Mike died on Thursday, March 11, just one day before Chuck’s
scores of friends gathered at St. Joseph, Husband of Mary Church, to bid him
farewell. He had passed away on Saturday, March 6, but Mike, who was on his
deathbed, probably never knew it.

The two friends, and their buddy, Al “Mokey”
Faccinto, who spent years running the casino floor at Caesars Palace, made it a
point to meet periodically to share some of their favorite stories involving
casino characters. That they qualified as characters themselves never came up in
their conversations.

They met in the late 1970’s after Chuck had established his
gaming newspaper, Sports Form, and was working to grow his racing
dissemination business. To relax, he often spent his evenings playing his
favorite game blackjack at either Caesars Palace, his favorite hangout, or the
Desert Inn, where Mike presided.

The friendship was a natural since Mike “loved the
ponies” and enjoyed discussing the races at Santa Anita and Del Mar where
both he and Chuck had many friends. Mike’s love of golf, however, was not
shared by Chuck. But he enjoyed listening to Mike’s experiences as he traveled
throughout the country to play at the better-known courses.

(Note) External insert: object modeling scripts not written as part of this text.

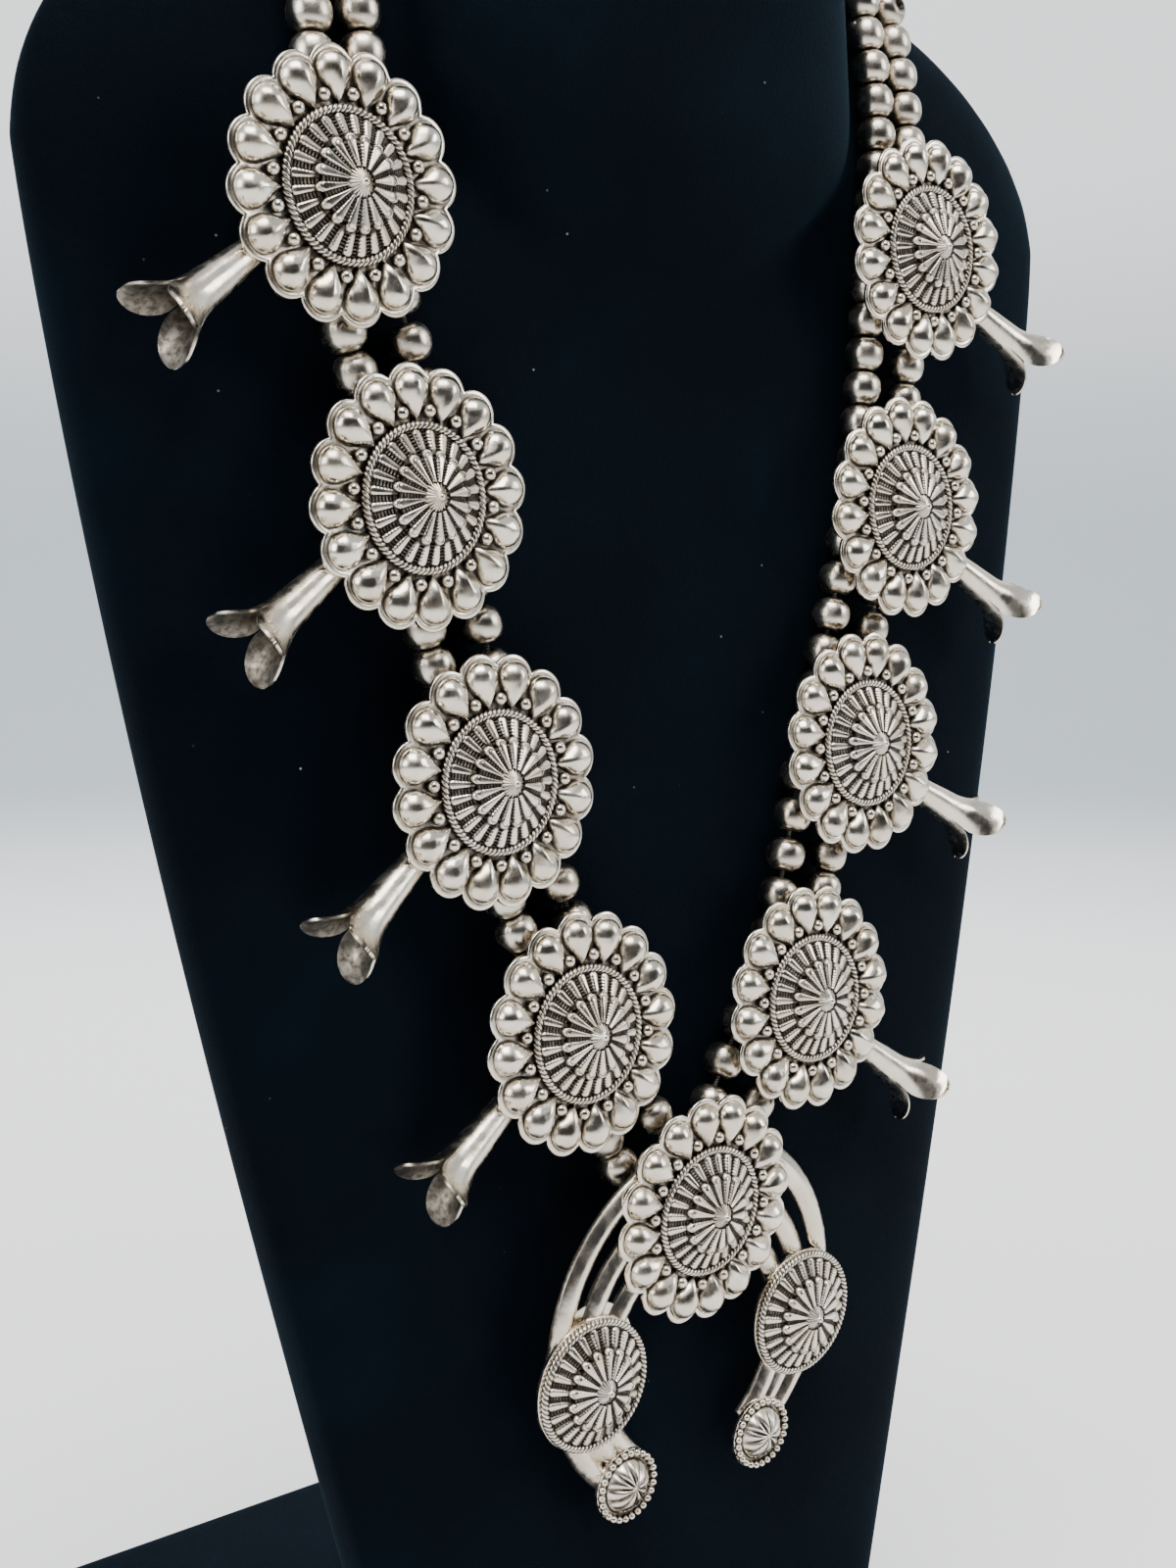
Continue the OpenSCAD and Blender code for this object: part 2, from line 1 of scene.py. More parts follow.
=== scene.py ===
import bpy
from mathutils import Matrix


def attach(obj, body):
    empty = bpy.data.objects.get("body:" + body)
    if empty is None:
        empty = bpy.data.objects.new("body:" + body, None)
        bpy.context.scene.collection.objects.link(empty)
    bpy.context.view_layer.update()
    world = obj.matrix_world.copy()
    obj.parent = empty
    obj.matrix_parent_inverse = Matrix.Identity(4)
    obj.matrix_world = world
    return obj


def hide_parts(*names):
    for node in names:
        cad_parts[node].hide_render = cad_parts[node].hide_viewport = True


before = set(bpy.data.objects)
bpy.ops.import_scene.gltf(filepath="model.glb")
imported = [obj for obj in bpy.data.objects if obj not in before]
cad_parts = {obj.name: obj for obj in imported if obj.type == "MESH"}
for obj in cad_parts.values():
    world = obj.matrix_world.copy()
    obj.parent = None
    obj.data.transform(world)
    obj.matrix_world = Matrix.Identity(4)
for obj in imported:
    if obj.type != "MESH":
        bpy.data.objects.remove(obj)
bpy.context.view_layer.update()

import math
import random

import bmesh
import bpy
import numpy as np
from mathutils import Matrix, Vector, noise
from mathutils.bvhtree import BVHTree

# Shapes are modelled in millimetres in their own frames and go to their places in metres
toMetres = Matrix.Scale(0.001, 4)

# How the bust leans on its board, which everything that hangs on it shares
hanging = {"lean": 2.3, "footY": -67, "boardTop": 12}


def hungFrame():
    x, y, z = 0, hanging["footY"], hanging["boardTop"]
    return Matrix.Translation((x, y, z)) @ Matrix.Rotation(math.radians(-hanging["lean"]), 4, "X")


def facingOut(x, z, off):
    facing = Matrix.Rotation(math.radians(90), 4, "X")
    return hungFrame() @ Matrix.Translation((x, -off, z)) @ facing


def mix(a, b, share):
    return a + (b - a) * share


# Materials

def newGroup(name, inputs, outputs):
    group = bpy.data.node_groups.new(name, "ShaderNodeTree")
    for label, kind, value in inputs:
        socket = group.interface.new_socket(label, in_out="INPUT", socket_type=kind)
        if value is not None:
            socket.default_value = value
    for label, kind in outputs:
        group.interface.new_socket(label, in_out="OUTPUT", socket_type=kind)
    return group, group.nodes.new("NodeGroupInput"), group.nodes.new("NodeGroupOutput")


def addNode(tree, kind, settings=None, values=None):
    node = tree.nodes.new(kind)
    for key, value in (settings or {}).items():
        setattr(node, key, value)
    for key, value in (values or {}).items():
        node.inputs[key].default_value = value
    return node


def ramp(tree, source, low, high, toLow=0.0, toHigh=1.0):
    node = addNode(tree, "ShaderNodeMapRange", {"interpolation_type": "SMOOTHSTEP"})
    node.inputs["From Min"].default_value = low
    node.inputs["From Max"].default_value = high
    node.inputs["To Min"].default_value = toLow
    node.inputs["To Max"].default_value = toHigh
    tree.links.new(source, node.inputs["Value"])
    return node.outputs["Result"]


def colourMix(tree, factor, a, b, blend="MIX"):
    node = addNode(tree, "ShaderNodeMix", {"data_type": "RGBA", "blend_type": blend})
    for socket, value in ((node.inputs[0], factor), (node.inputs[6], a), (node.inputs[7], b)):
        if isinstance(value, bpy.types.NodeSocket):
            tree.links.new(value, socket)
        else:
            socket.default_value = value
    return node.outputs[2]


def calc(tree, operation, a, b):
    node = addNode(tree, "ShaderNodeMath", {"operation": operation})
    for socket, value in ((node.inputs[0], a), (node.inputs[1], b)):
        if isinstance(value, bpy.types.NodeSocket):
            tree.links.new(value, socket)
        else:
            socket.default_value = value
    return node.outputs[0]


def noiseNode(tree, scale, detail, roughness):
    return addNode(tree, "ShaderNodeTexNoise",
                   values={"Scale": scale, "Detail": detail, "Roughness": roughness})


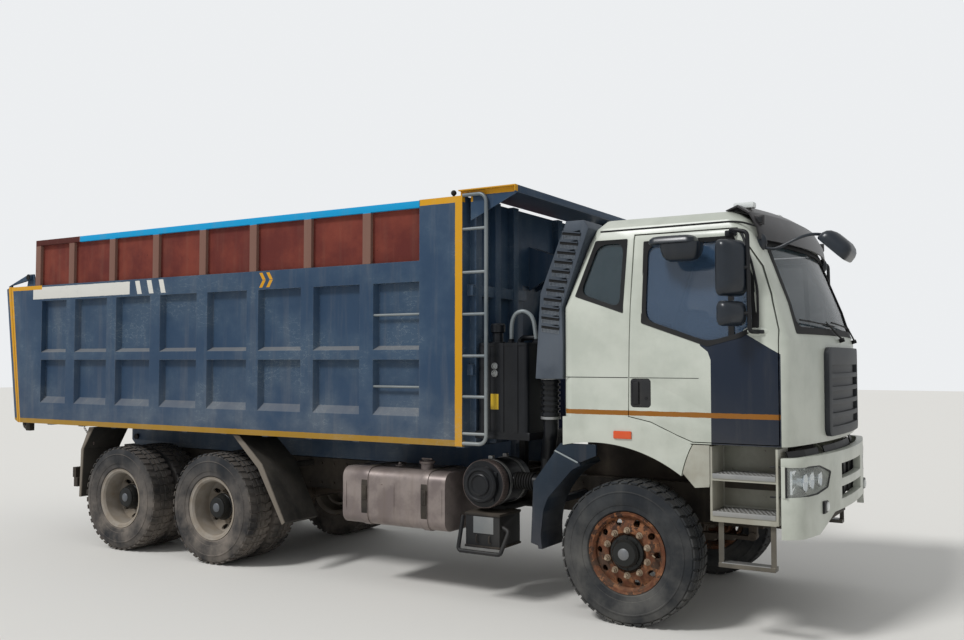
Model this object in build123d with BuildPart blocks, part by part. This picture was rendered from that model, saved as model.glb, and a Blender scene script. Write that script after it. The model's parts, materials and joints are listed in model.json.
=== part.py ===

Lunches were devoted to the days when both Mike and his buddy
Mokey paced between the gaming tables at their respective properties. Often,
Chuck repeated their stories in his “Marker Down” column in Sports
Form
that later became GamingToday.

Between bites of his favorite dish, stuffed artichokes
prepared by Gino Ferraro at his Flamingo Road restaurant, Mike spoke about
“a sweetheart of a player,” from the days of old.

“He used to come into the Desert Inn, fire at will and
never disturb a soul ”” win or lose. The problem was that he had this thing
about always playing at the tables with a live monkey on his back. He said it
was his good luck charm. I wasn’t the one who was going to break his
superstition. I would case the pit he was playing to see if there might be any
other player who would be offended by the chimp, who, by the way, was a perfect
gentleman.”

As Mike was talking, Mokey interrupted, saying, “I
remember the guy. He played at Caesars with the monkey on his back, too. After a
while we got a lot of complaints. I hated to do it, but I had to tell the player
the monkey was not welcome.”

Before Mokey could say another word, Mike said, “I know
exactly what happened. After a few years, he came back to the tables with a
stuffed monkey. I tell you, Mokey, whoever stuffed the monkey was well paid. He
looked so real it was hard to believe he was a stuffed one.”

There were a number of other gaming tales that were related
to Chuck but they’ll have to remain in the newspaper’s archives.

Surviving Mike, in addition to his friend Mokey, are his
sister, Frances Salancy, and his niece, Bella Salancy.

The funeral will be held Wed., March 17, with services at
1:30 p.m. at St. Joseph, Husband of Mary Catholic Church.